2. The loan shark. I find this actually offensive to sharks, besides, banks nowadays are just that, loan sharks, so I really fail to see what’s the warning about. Should read “No need to search for a loan shark to get screwed / We can help you get screwed just as well”.
3. Jesus army. Such an unfortunate term combination when you think that Jesus had been crucified by roman soldiers. I think Jesus minions would be even better, also the slogan “People that love Jesus” is just wrong , it really doesn’t say anything about their intentions , if I recall right Jesus said to love thy neighbours and enemies. Saying you love Jesus doesn’t give me the confidence that you’re any better than say someone who loves pasta, Chuck Norris or Camus and it surely doesn’t portray any deep moral core either.
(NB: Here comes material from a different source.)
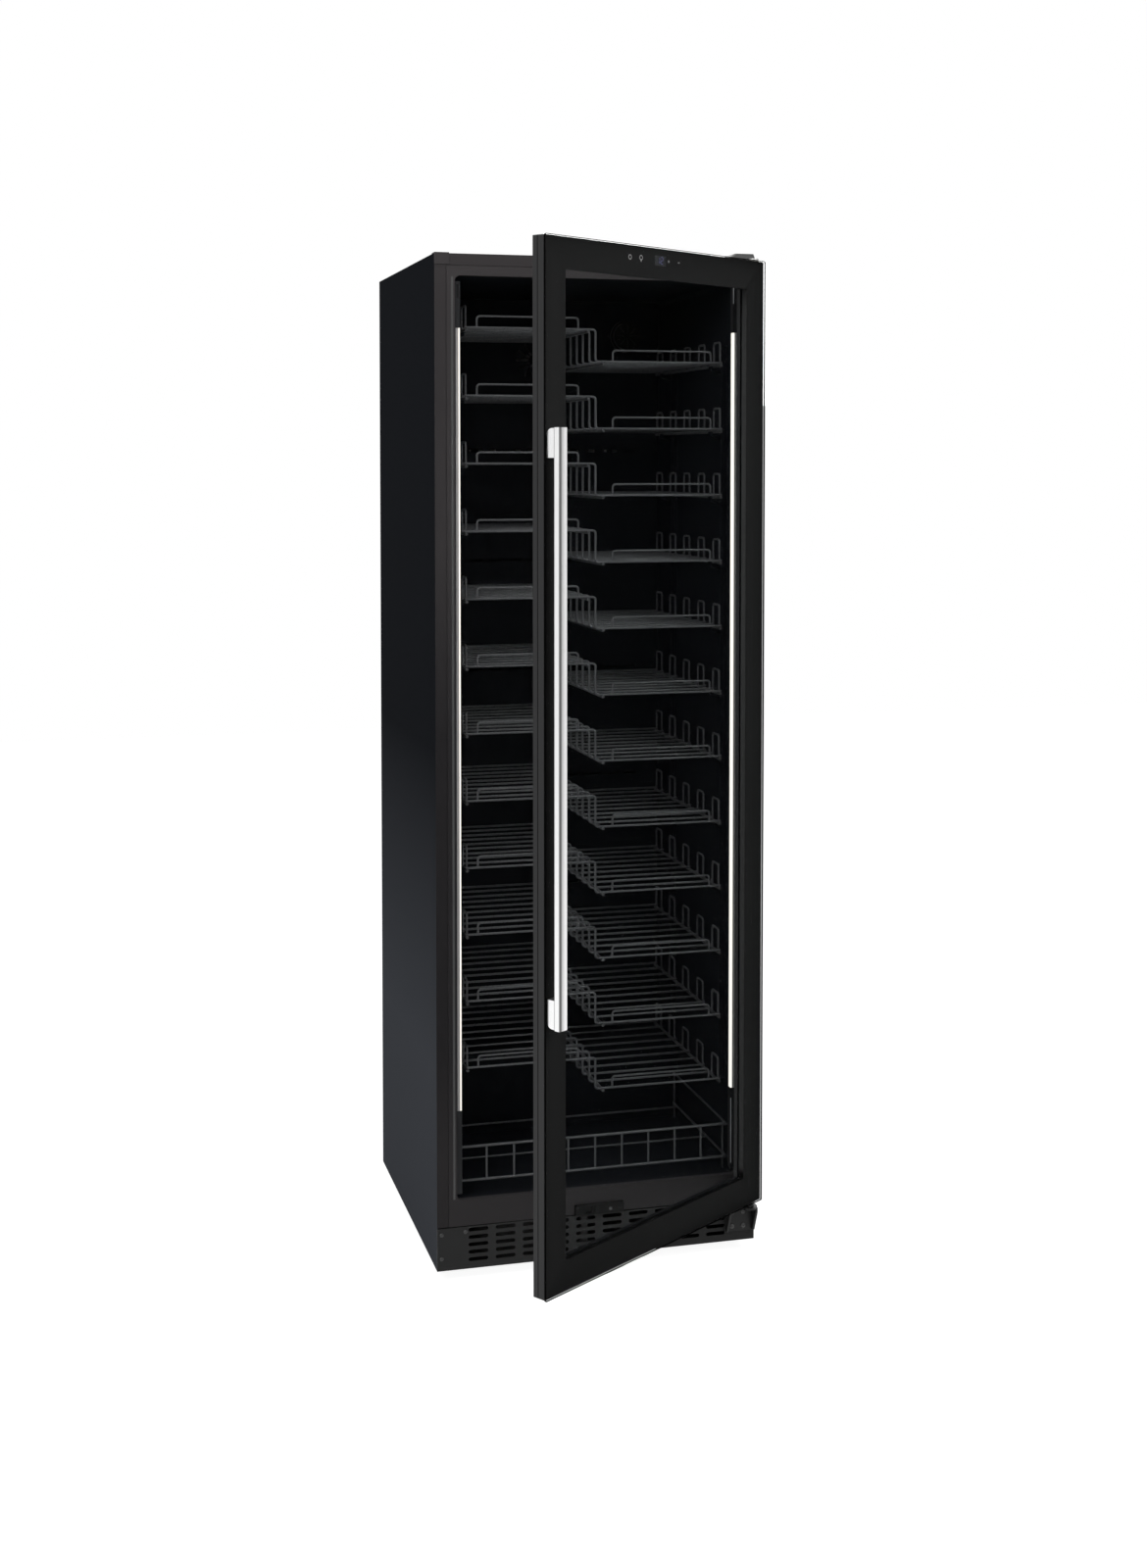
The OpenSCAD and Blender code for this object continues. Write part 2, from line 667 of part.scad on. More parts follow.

Just stupid.
4. On a lighter note: Fancy Silk. I thought silk was fancy by definition I mean I haven’t seen any construction workers wearing silk… Made me wonder were the regular (or less fancy) silk store might be.
5. Another dumb ad. I mean really would you go to an insurance that insures people like Iggy Pop?? They surely count on you being to simple, drunk or stoned to understand their contract. These seem to be the kind of people with whom you should really read the fine print, you may never know where they squeezed a “If you’re not Iggy Pop you don’t get jack” phrase in the contract. I’d go to somebody else for car insurance on that ad alone, Iggy Pop even.
6. Humps. You either get this or you don’t actually it’s not even that funny.
7. The bulgarian property consultants. Guess what, they were out of business which frankly doesn’t amaze me. What did amaze me though was their relative closeness to the city center. Must have missed the news announcing Bulgaria as the new Portugal or Spain.